Ignoring Failures - PostStart hook failures kill the container. Don’t put critical initialization in hooks unless you want failures to prevent startup:

# If this fails, container won't start
postStart:
  exec:
    command: ["/must-succeed.sh"]

For best-effort initialization, handle errors within the hook script:

#!/bin/sh
/attempt-init.sh || echo "Init failed but continuing"
exit 0  # Always succeed

Observability

Debugging PostStart hook problems:

Check Pod Events:

kubectl describe pod mypod | grep -A 10 Events

Look for:

Warning  Failed  PostStartHookError: command '/init.sh' exited with 1

Check Container Logs:

kubectl logs mypod -c mycontainer --previous

The --previous flag shows logs from the failed container instance.

Verify Hook Execution: Add logging to hook commands:

postStart:
  exec:
    command:
    - /bin/sh
    - -c
    - |
      echo "PostStart hook started" >> /var/log/hooks.log
      /init.sh 2>&1 | tee -a /var/log/hooks.log
      echo "PostStart hook completed" >> /var/log/hooks.log

Then check the log file from a debug container or volume mount.

Best Practices

Keep Hooks Simple - PostStart hooks should be lightweight.
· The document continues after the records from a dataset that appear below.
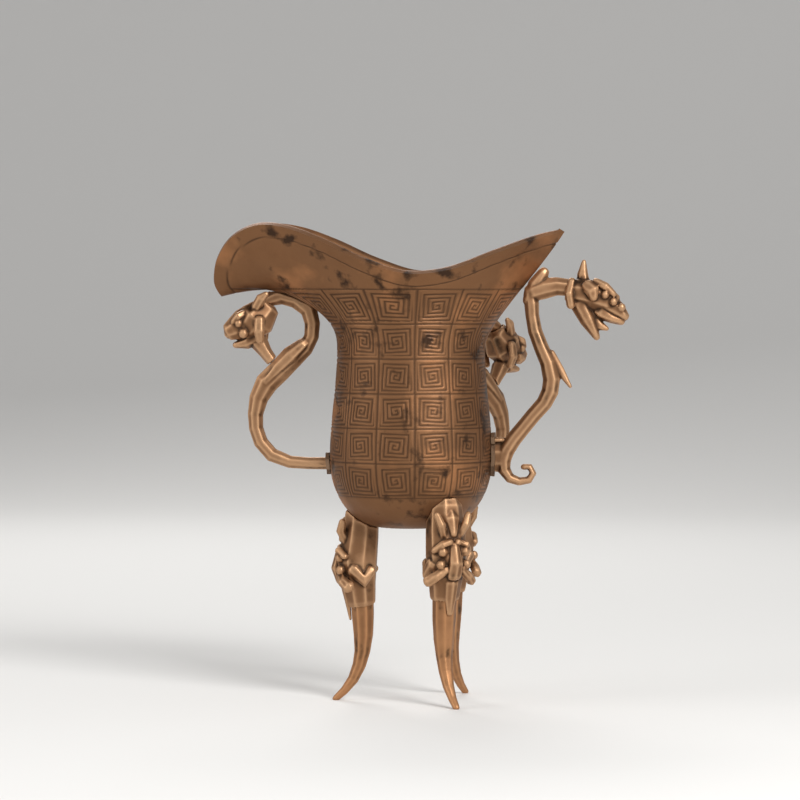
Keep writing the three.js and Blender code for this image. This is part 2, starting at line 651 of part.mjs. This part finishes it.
addHandle({
  name: "spout",
  azimuth: 180,
  strapAt: (grow) => loopStrap(SPOUT_LOOP, grow),
  head: loopHead(SPOUT_LOOP),
  footRise: LOOP_FOOT_RISE,
  cutMargin: 8,
});
addHandle({
  name: "side",
  azimuth: SIDE_HANDLE_AZIMUTH,
  strapAt: (grow) => loopStrap(SIDE_LOOP, grow),
  head: loopHead(SIDE_LOOP),
  footRise: SIDE_FOOT_RISE,
  cutMargin: 8,
});
addHandle({
  name: "tail",
  azimuth: 0,
  strapAt: (grow) => tailStrap(grow),
  head: tailHead(),
  footRise: TAIL_FOOT_RISE,
  cutMargin: 9,
});

// One leg: a tusk with a tenon in the bowl's floor, the mask round it and solder under the bowl.
for (const [name, azimuth] of Object.entries(LEG_AZIMUTHS)) {
  const frame = frameAt(azimuth, LEG_CIRCLE_SHIFT, 0);
  const intoLeg = (solid) => solid.translate([-LEG_CIRCLE_SHIFT, 0, STAND_HEIGHT]).rotate([0, 0, -azimuth]);
  const floorCut = slab([-5, -40, -20], [90, 40, 0]);
  const shaft = tusk().subtract(intoLeg(tight)).subtract(floorCut);
  addNode(frame, `${name}_leg_tusk`, mainBody(shaft).add(legTenon(azimuth)), tuskBronze);
  const face = legMask(azimuth)
    .subtract(tusk(CLEARANCE))
    .subtract(legTenon(azimuth, CLEARANCE))
    .subtract(intoLeg(tight));
  addNode(frame, `${name}_leg_mask`, face, castDetail);
  bowl = bowl.subtract(
    legTenon(azimuth, CLEARANCE).rotate([0, 0, azimuth]).translate([LEG_CIRCLE_SHIFT, 0, -STAND_HEIGHT]),
  );
}

const bowlFrame = frameAt(0, 0, STAND_HEIGHT);
addNode(bowlFrame, "bowl", bowl, patina);

// The origin is on the table, under the middle of the whole cup.
const bounds = new THREE.Box3().setFromObject(cup, true);
const middle = bounds.getCenter(new THREE.Vector3());
cup.position.set(-middle.x, -middle.y, 0);

export default cup;
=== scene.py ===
# %% [markdown]
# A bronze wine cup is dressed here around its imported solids. The bowl is worked out anew as a fine
# surface, so that its cast key-fret is real relief. The handles, masks and legs are recast from their
# solids: a fine skin is drawn over each one and smoothed, as wax softens a carved model.

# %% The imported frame
import math
import bmesh
import bpy
import numpy as np
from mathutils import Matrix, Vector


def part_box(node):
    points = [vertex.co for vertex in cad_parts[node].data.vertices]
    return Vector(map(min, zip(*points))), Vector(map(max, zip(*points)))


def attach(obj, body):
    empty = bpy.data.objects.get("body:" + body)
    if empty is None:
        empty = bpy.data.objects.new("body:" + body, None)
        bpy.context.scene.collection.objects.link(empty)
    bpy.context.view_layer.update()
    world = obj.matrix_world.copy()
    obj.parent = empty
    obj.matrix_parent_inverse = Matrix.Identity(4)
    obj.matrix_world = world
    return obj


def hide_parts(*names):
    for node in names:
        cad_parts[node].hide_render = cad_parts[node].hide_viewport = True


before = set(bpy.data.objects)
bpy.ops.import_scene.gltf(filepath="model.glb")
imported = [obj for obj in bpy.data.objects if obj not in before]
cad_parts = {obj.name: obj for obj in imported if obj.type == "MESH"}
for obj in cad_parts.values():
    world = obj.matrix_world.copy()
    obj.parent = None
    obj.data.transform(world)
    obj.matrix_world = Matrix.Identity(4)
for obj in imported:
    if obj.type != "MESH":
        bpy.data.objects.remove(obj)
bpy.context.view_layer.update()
MM = 0.001

# %% [markdown]
# The bowl's own sizes, in millimetres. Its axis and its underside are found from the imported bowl, so
# the surface lies where the solid is. Heights are measured from the underside.

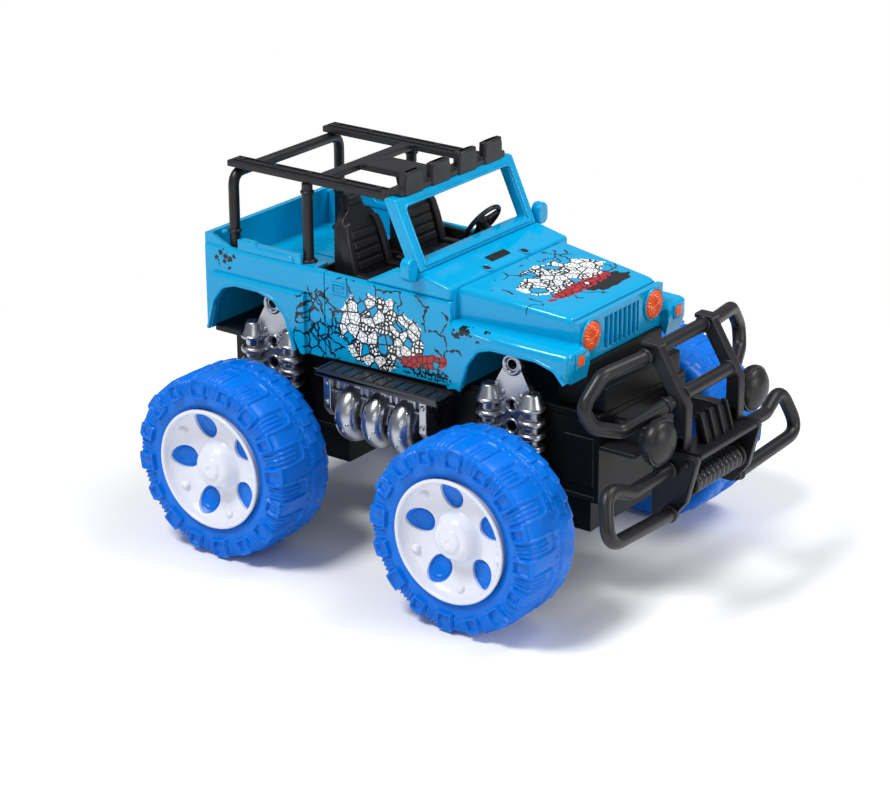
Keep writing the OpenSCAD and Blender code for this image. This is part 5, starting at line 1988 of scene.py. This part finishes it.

For complex initialization, use Init Containers.

Make Hooks Idempotent - Design operations to tolerate multiple executions safely.

Use Init Containers for Ordering - When initialization must complete before the main process, use Init Containers instead of PostStart hooks.

Handle Errors Explicitly - Decide whether hook failures should prevent startup:

# Fail container if hook fails
/critical-init.sh
exit $?
 
# Continue even if hook fails
/best-effort-init.sh || true
exit 0

Consider PreStop Cleanup - If PostStart hooks register with external systems, use PreStop hooks to deregister:

lifecycle:
  postStart:
    httpGet:
      path: /register
      port: 8080
  preStop:
    httpGet:
      path: /deregister
      port: 8080

Alternative: Commandlet Pattern - For reusable, sophisticated lifecycle logic, consider the Commandlet pattern instead of hooks.

PostStart hooks provide container-level initialization control within managed lifecycle, complementing Init Containers for scenarios where concurrent execution and container-specific initialization are appropriate.